Despite these technological accomplishments, however, it is still difficult to generate images of real living things with personalities such as human beings. Producers have been a long-cherished desire to make video programs in which real actors and actresses appear in studio sets made up of computer graphics free from various restrictions.
With this in mind, we are trying to develop a virtual studio system (VSS) capable of creating video images by combining shots of real subjects and virtual images made up of computer graphics into single images. In other words, VSS would synthesize the images of real performers shot with real video cameras and three-dimensional computer graphic images without any discrimination between them. It give the impresion that the entire image had been shot with a single camera.
Such systems could also contribute to reduce the cost of video program production for broadcasting and improve the quality of studio sets. The VSS being proposed will constitute part of a DTPP (4)(desk-top program production ) system under development at NHK laboratory. Aided by a single work station, this system aims to create a personal program production environment that integrates the entire video production processes, from filming and editing to video effects process.
In the following sections, we will analyze virtual space created using actual camera shots and computer graphics. It will also demonstrate that image processing prior to synthesis enables us to position or relocate real performer images within the composite virtual space. Finally, two types of virtual studio system that have been test-produced will be discussed.

2. Virtual space of composed images
Television program producers have utilized a variety of image synthesizing methods to create illusion of a real scene.The most often used is a chroma-key method, which cuts out an object from the foreground image shot against chroma-key blue, and composes it against a separately prepared background. Although the foreground and background images are made up of shots of different objects, the composed images look as if all the objects were in the same three-dimensional space and shot by a single camera.
The chroma-key method is illustrated in Fig. 1. A person is filmed against chroma-key blue to form a foregraound image; the background image, a building, is shot separately. The result of composing the two images using this method is a single picture of a person standing in front of the building.
Fig. 2 shows how the distance (Za) between the camera and the object it is filming is altered in a composite image.
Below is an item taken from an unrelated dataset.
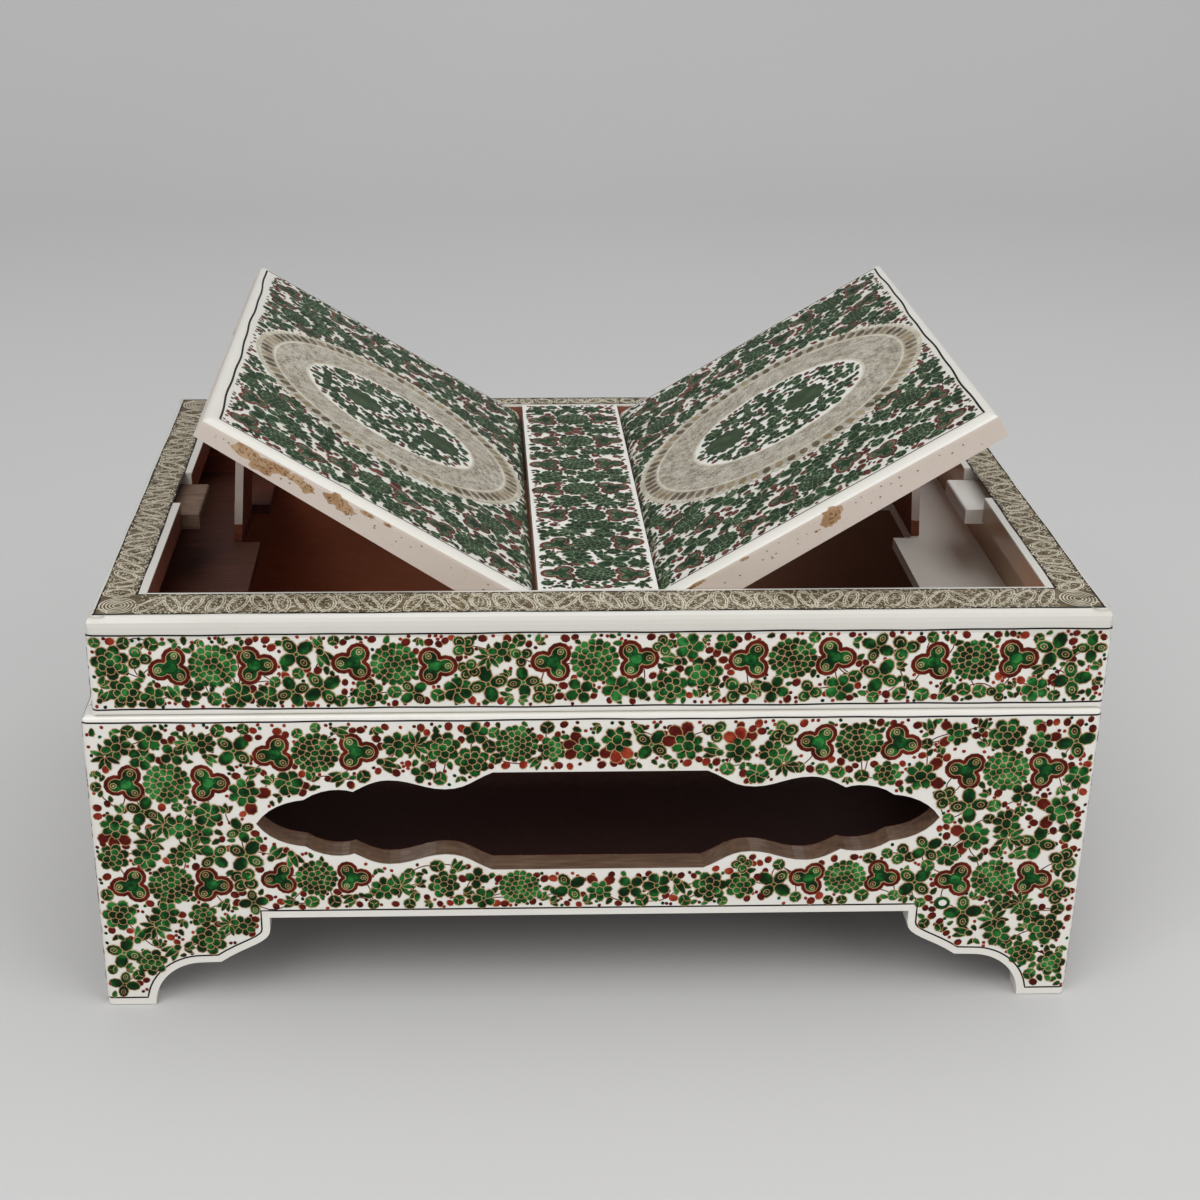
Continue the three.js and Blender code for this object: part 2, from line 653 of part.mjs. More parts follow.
function addLeaf(name, side, tipThickness) {
  const mirrored = side < 0;
  const frame = propHingeFrame(tipThickness);
  const { length, opening } = propStance(frame);
  const leaf = new THREE.Group();
  leaf.position.set(side * pivotPlace, 0, pivotHeight);
  leaf.rotation.y = -side * leafRestAngle;
  lid.add(leaf);
  addPiece(leaf, `${name}_leaf_board`, leafBoard(tipThickness, frame), lacquer, mirrored);
  const pinFront = rodAlongY(leafPinRadius, [openFront - leafPinInRail,
    openFront - leafPinInRail + leafPinLength], 0, 0);
  const pinBack = rodAlongY(leafPinRadius, [openBack + leafPinInRail - leafPinLength,
    openBack + leafPinInRail], 0, 0);
  addPiece(leaf, `${name}_leaf_pin_front`, pinFront, brass);
  addPiece(leaf, `${name}_leaf_pin_back`, pinBack, brass);

  const hinge = new THREE.Group();
  hinge.position.set(side * frame.x, frame.y, frame.z);
  hinge.rotation.y = -side * frame.tilt;
  leaf.add(hinge);
  addPiece(hinge, `${name}_prop_hinge_leaf_plate`, hingePlate(propHinge, true), brass, mirrored);
  addPiece(hinge, `${name}_prop_hinge_pin`, hingePin(propHinge), brass);

  const prop = new THREE.Group();
  prop.rotation.y = -side * opening;
  hinge.add(prop);
  addPiece(prop, `${name}_prop_board`, propBoard(length), lacquer, mirrored);
  addPiece(prop, `${name}_prop_hinge_prop_plate`, hingePlate(propHinge, false), brass, mirrored);

  screwPlaces(propHinge).forEach((place, i) => {
    const [lower, upper] = [false, true].map((above) => screw(propHinge, place, above));
    addPiece(hinge, `${name}_prop_hinge_leaf_screw_${i + 1}`, upper, brass, mirrored);
    addPiece(prop, `${name}_prop_hinge_prop_screw_${i + 1}`, lower, brass, mirrored);
  });
}

addBase();
addLidHinges();
addLid();
addLeaf('left', -1, leftLeafTipThickness);
addLeaf('right', 1, rightLeafTipThickness);

export default box;
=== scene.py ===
import itertools
import json
import math
import random

import bmesh
import bpy
from mathutils import Matrix, Vector
from mathutils.bvhtree import BVHTree


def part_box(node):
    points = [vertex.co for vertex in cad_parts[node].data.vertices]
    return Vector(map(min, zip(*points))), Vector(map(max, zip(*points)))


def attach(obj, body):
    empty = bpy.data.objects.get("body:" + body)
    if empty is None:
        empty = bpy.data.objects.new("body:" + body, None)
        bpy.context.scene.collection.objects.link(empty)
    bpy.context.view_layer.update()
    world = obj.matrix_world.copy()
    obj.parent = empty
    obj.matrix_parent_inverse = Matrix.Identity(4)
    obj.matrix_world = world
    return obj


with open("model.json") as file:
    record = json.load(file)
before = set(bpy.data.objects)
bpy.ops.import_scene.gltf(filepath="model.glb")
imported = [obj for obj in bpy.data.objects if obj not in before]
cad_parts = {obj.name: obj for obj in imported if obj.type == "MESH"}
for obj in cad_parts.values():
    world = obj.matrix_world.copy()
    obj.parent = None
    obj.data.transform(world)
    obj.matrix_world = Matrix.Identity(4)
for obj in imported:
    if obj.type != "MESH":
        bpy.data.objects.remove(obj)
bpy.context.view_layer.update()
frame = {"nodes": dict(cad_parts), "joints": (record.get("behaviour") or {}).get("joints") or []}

mm = 0.001
print("frame loaded,", len(frame["nodes"]), "pieces of the box")


def lowMm(node):
    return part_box(node)[0] / mm


def highMm(node):
    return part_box(node)[1] / mm


def addObject(name, data):
    made = bpy.data.objects.new(name, data)
    bpy.context.scene.collection.objects.link(made)
    return made


def meshFrom(bm, name):
    mesh = bpy.data.meshes.new(name)
    bm.to_mesh(mesh)
    bm.free()
    return mesh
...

A foreground image is filmed with a camera where a focal length equals "fa" and combined into a background image shot with a camera where focal distance is "fb". Since the background image occupies the greater part of the composite image, an observer might perceive it as if it had been shot with the background camera where focal distance is "fb." In so doing, the observer would feel that the absolute size of object A in the composed image is unchanged. Assuming that the focal distance is adequately shorter than the camera-object distance, the depth from camera (Zba) may be approximated as follows:

Zba = Za * fb / fa

Thus, if both the person in the foreground and the building in the background are filmed with cameras having the same focal distance, the result will be a composite image where virtual space preserves the geometry of the objects at the time of filming. To maintain the original geometry of the objects in a composite image which is made up of several components shot at different focal distances, the image will have to enlarged or reduced in proportion to their focal distances.
With the simple chroma-keying method the relative geometries between objects has to be altered in the composed image if the camera filming foreground or background images alters its focal distance, shooting angle, or position. This means that the chroma-key method may only be used to create efficiently composed images when no practical camera motion is necessary. This creates a problem because television program production depends on such camera motion as zooming, panning, and tilting for efficient presentation.
NHK has developed a chroma-key synthesizer which is interlocked with camera motion, what is called "Synthevision" (1). Synthevision, now used in everyday broadcasting services, adequately cuts out background images of necessary size from prepared large-screen background images, corresponding to orientation and view angle of camera shooting the foreground image. The system interlockes with camera motion but not with camera removal.
Suitable backgraund interlocked with camera motion(incluudind those shot with traveling cameras) can be generated by employing three-dimensional computer graphic images instead of actually filmed images as bacground.
There are two methods to add camera motion effects to an image composed from shots taken with two different cameras. One, VSS-AC(2), generates computer graphic images by reproducing the motion of a camera that has the same focal distance as that of the camera filming real performers. The other, VSS-VC(3), controlles the motion of both real cameras and virtual cameras; the virtual camera positioned at will to generate computer graphic images independent from the actual cameras. Hereinafter, we will refer to the system using the former method as VSS driven by actual camera motion [VSS-AC] and that using the latter method VSS driven by virtual camera motion [VSS-VC]. Both types of systems have been test-produced.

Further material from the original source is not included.